What you are asked to do: Output all lines exactly.

↓↓↓

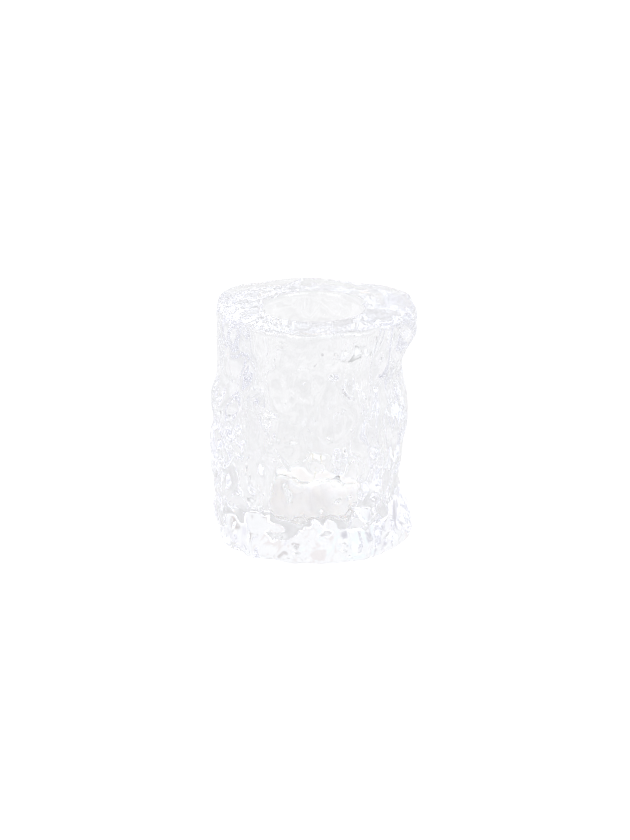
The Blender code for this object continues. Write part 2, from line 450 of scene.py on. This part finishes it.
def single_drops(angle, height):
    """The drops and pits of DROPS, each a small smooth hump that may lean."""
    out = 0.0
    for centre, middle, stands_out, half_width, half_height, lean in DROPS:
        across = ((angle - math.radians(centre) + math.pi) % math.tau - math.pi) * SIDE_RADIUS
        up = height - middle
        if max(abs(across), abs(up)) > DROP_REACH:
            continue
        lean = math.radians(lean)
        sideways = (across * math.cos(lean) + up * math.sin(lean)) / (MILLIMETRE * half_width)
        upwards = (up * math.cos(lean) - across * math.sin(lean)) / (MILLIMETRE * half_height)
        out += stands_out * math.exp(-(sideways**2 + upwards**2))
    return out


def scattered_drops(place):
    """Drops and pits all round: one in each cell of a warped grid, each of its own height."""
    stretched = Vector((place.x, place.y, place.z * DROP_STRETCH)) / DROP_SPACING
    distances, centres = noise.voronoi(stretched)
    own_height = 2 * noise.cell(centres[0] * OWN_HEIGHT) - DROP_PITS
    own_size = DROP_SMALLEST + DROP_SIZES * noise.cell(centres[0] * OWN_SIZE + OWN_SIZE_SHIFT)
    return DROP_HEIGHT * own_height * math.exp(-((distances[0] / (DROP_SIZE * own_size)) ** 2))


def knob(place):
    """A dome over each cell of a warped grid, with creases where the domes meet."""
    stretched = Vector((place.x, place.y, place.z * KNOB_STRETCH)) / KNOB_SIZE
    return KNOB_MIDDLE - noise.voronoi(stretched)[0][0] ** 2


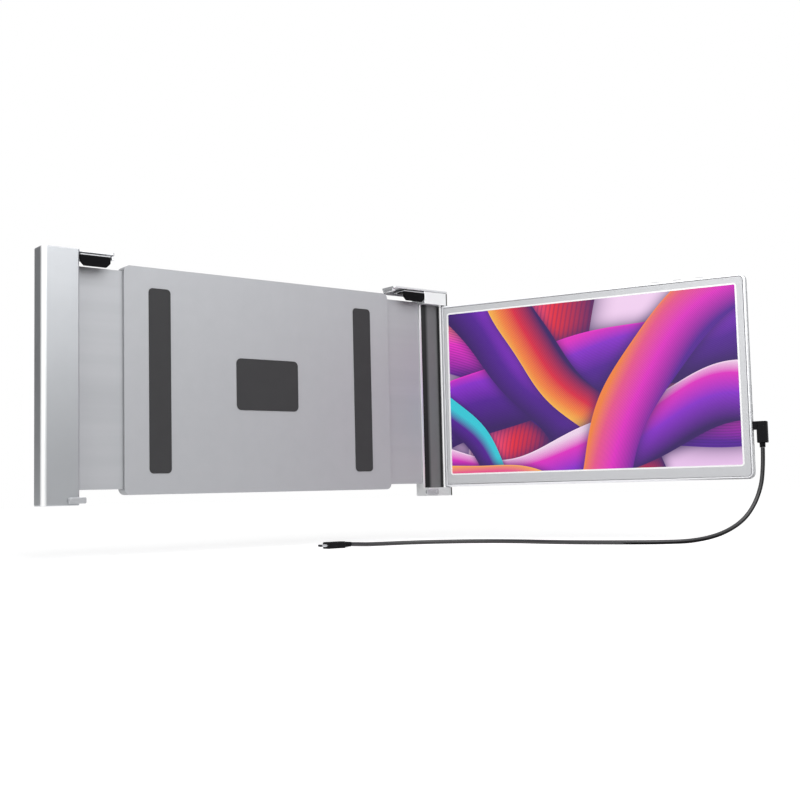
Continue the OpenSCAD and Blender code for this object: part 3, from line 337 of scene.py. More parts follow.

↑↑↑

Written answer:
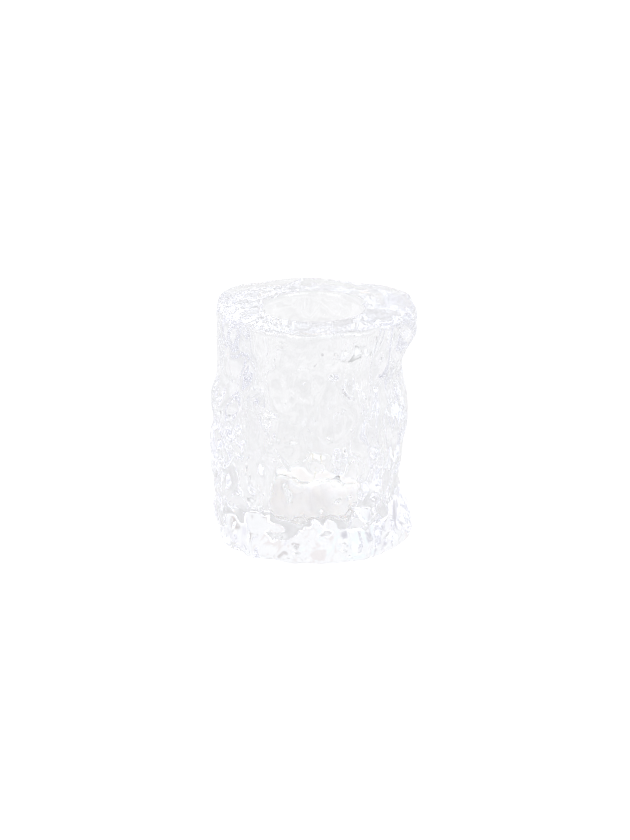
The Blender code for this object continues. Write part 2, from line 450 of scene.py on. This part finishes it.
def single_drops(angle, height):
    """The drops and pits of DROPS, each a small smooth hump that may lean."""
    out = 0.0
    for centre, middle, stands_out, half_width, half_height, lean in DROPS:
        across = ((angle - math.radians(centre) + math.pi) % math.tau - math.pi) * SIDE_RADIUS
        up = height - middle
        if max(abs(across), abs(up)) > DROP_REACH:
            continue
        lean = math.radians(lean)
        sideways = (across * math.cos(lean) + up * math.sin(lean)) / (MILLIMETRE * half_width)
        upwards = (up * math.cos(lean) - across * math.sin(lean)) / (MILLIMETRE * half_height)
        out += stands_out * math.exp(-(sideways**2 + upwards**2))
    return out


def scattered_drops(place):
    """Drops and pits all round: one in each cell of a warped grid, each of its own height."""
    stretched = Vector((place.x, place.y, place.z * DROP_STRETCH)) / DROP_SPACING
    distances, centres = noise.voronoi(stretched)
    own_height = 2 * noise.cell(centres[0] * OWN_HEIGHT) - DROP_PITS
    own_size = DROP_SMALLEST + DROP_SIZES * noise.cell(centres[0] * OWN_SIZE + OWN_SIZE_SHIFT)
    return DROP_HEIGHT * own_height * math.exp(-((distances[0] / (DROP_SIZE * own_size)) ** 2))


def knob(place):
    """A dome over each cell of a warped grid, with creases where the domes meet."""
    stretched = Vector((place.x, place.y, place.z * KNOB_STRETCH)) / KNOB_SIZE
    return KNOB_MIDDLE - noise.voronoi(stretched)[0][0] ** 2


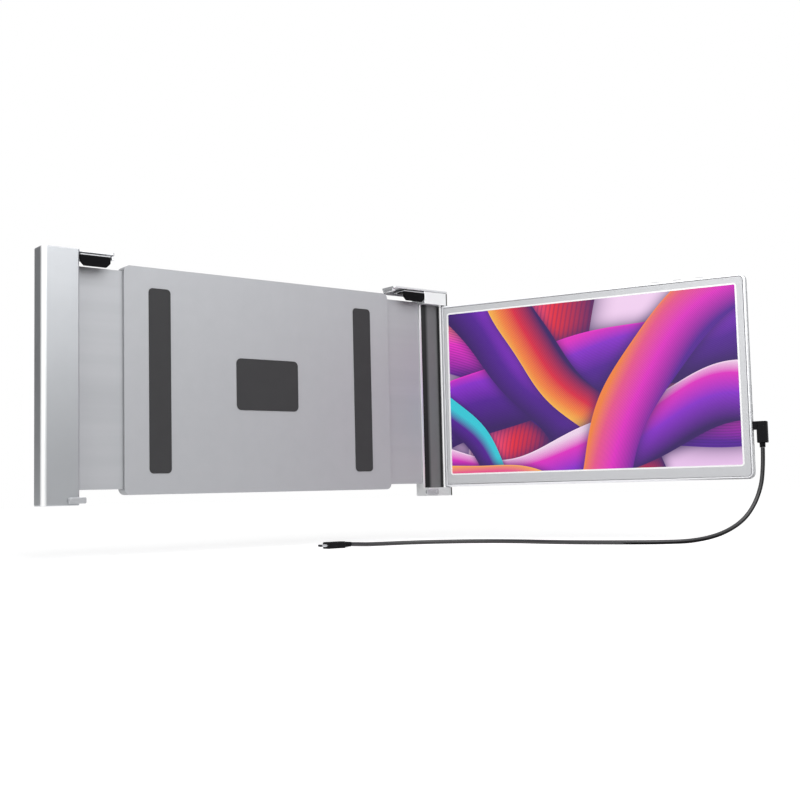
Continue the OpenSCAD and Blender code for this object: part 3, from line 337 of scene.py. More parts follow.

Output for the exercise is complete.